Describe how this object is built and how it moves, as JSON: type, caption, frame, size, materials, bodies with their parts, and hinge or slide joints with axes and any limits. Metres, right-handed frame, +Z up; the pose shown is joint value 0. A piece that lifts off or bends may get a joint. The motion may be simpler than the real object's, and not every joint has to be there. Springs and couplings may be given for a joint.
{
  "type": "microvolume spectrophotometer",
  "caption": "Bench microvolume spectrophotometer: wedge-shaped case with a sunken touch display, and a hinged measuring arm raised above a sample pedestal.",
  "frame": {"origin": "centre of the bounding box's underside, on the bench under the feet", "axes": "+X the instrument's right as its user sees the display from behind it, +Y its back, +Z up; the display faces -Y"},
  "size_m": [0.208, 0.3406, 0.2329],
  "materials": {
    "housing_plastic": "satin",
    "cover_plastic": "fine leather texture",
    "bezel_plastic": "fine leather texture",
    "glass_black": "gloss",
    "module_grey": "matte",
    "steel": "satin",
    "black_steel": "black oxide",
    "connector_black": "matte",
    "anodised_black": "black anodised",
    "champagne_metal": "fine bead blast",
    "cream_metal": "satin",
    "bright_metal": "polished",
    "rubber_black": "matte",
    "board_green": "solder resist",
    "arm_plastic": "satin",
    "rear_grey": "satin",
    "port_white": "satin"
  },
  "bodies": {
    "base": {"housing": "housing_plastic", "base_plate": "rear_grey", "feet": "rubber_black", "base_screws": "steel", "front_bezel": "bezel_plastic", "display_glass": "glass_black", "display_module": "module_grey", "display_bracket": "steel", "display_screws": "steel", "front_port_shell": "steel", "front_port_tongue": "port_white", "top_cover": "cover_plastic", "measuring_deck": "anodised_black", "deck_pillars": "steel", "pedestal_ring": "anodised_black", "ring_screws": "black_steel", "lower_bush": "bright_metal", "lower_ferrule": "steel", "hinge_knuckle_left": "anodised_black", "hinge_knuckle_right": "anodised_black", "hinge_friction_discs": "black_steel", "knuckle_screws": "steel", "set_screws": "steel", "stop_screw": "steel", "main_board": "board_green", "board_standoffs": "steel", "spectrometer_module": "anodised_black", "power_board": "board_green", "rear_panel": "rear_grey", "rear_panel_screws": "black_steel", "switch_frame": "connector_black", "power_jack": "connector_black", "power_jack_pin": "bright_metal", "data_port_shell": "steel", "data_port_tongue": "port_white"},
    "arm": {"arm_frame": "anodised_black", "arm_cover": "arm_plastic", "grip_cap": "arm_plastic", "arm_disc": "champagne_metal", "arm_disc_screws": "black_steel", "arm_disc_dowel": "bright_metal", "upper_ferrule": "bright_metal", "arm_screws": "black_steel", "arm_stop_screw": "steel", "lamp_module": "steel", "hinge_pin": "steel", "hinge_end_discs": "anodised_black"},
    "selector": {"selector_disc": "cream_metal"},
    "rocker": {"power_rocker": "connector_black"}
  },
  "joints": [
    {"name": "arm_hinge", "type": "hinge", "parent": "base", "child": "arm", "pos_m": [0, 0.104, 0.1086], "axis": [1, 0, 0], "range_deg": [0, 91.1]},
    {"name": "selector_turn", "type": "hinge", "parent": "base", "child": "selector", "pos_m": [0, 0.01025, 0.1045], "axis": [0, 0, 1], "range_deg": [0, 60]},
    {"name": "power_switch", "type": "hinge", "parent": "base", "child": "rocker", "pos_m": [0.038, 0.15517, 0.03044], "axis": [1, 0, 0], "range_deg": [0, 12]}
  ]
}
════════════════════
Repeat the data above exactly.

Describe how this object is built and how it moves, as JSON: type, caption, frame, size, materials, bodies with their parts, and hinge or slide joints with axes and any limits. Metres, right-handed frame, +Z up; the pose shown is joint value 0. A piece that lifts off or bends may get a joint. The motion may be simpler than the real object's, and not every joint has to be there. Springs and couplings may be given for a joint.
{
  "type": "microvolume spectrophotometer",
  "caption": "Bench microvolume spectrophotometer: wedge-shaped case with a sunken touch display, and a hinged measuring arm raised above a sample pedestal.",
  "frame": {"origin": "centre of the bounding box's underside, on the bench under the feet", "axes": "+X the instrument's right as its user sees the display from behind it, +Y its back, +Z up; the display faces -Y"},
  "size_m": [0.208, 0.3406, 0.2329],
  "materials": {
    "housing_plastic": "satin",
    "cover_plastic": "fine leather texture",
    "bezel_plastic": "fine leather texture",
    "glass_black": "gloss",
    "module_grey": "matte",
    "steel": "satin",
    "black_steel": "black oxide",
    "connector_black": "matte",
    "anodised_black": "black anodised",
    "champagne_metal": "fine bead blast",
    "cream_metal": "satin",
    "bright_metal": "polished",
    "rubber_black": "matte",
    "board_green": "solder resist",
    "arm_plastic": "satin",
    "rear_grey": "satin",
    "port_white": "satin"
  },
  "bodies": {
    "base": {"housing": "housing_plastic", "base_plate": "rear_grey", "feet": "rubber_black", "base_screws": "steel", "front_bezel": "bezel_plastic", "display_glass": "glass_black", "display_module": "module_grey", "display_bracket": "steel", "display_screws": "steel", "front_port_shell": "steel", "front_port_tongue": "port_white", "top_cover": "cover_plastic", "measuring_deck": "anodised_black", "deck_pillars": "steel", "pedestal_ring": "anodised_black", "ring_screws": "black_steel", "lower_bush": "bright_metal", "lower_ferrule": "steel", "hinge_knuckle_left": "anodised_black", "hinge_knuckle_right": "anodised_black", "hinge_friction_discs": "black_steel", "knuckle_screws": "steel", "set_screws": "steel", "stop_screw": "steel", "main_board": "board_green", "board_standoffs": "steel", "spectrometer_module": "anodised_black", "power_board": "board_green", "rear_panel": "rear_grey", "rear_panel_screws": "black_steel", "switch_frame": "connector_black", "power_jack": "connector_black", "power_jack_pin": "bright_metal", "data_port_shell": "steel", "data_port_tongue": "port_white"},
    "arm": {"arm_frame": "anodised_black", "arm_cover": "arm_plastic", "grip_cap": "arm_plastic", "arm_disc": "champagne_metal", "arm_disc_screws": "black_steel", "arm_disc_dowel": "bright_metal", "upper_ferrule": "bright_metal", "arm_screws": "black_steel", "arm_stop_screw": "steel", "lamp_module": "steel", "hinge_pin": "steel", "hinge_end_discs": "anodised_black"},
    "selector": {"selector_disc": "cream_metal"},
    "rocker": {"power_rocker": "connector_black"}
  },
  "joints": [
    {"name": "arm_hinge", "type": "hinge", "parent": "base", "child": "arm", "pos_m": [0, 0.104, 0.1086], "axis": [1, 0, 0], "range_deg": [0, 91.1]},
    {"name": "selector_turn", "type": "hinge", "parent": "base", "child": "selector", "pos_m": [0, 0.01025, 0.1045], "axis": [0, 0, 1], "range_deg": [0, 60]},
    {"name": "power_switch", "type": "hinge", "parent": "base", "child": "rocker", "pos_m": [0.038, 0.15517, 0.03044], "axis": [1, 0, 0], "range_deg": [0, 12]}
  ]
}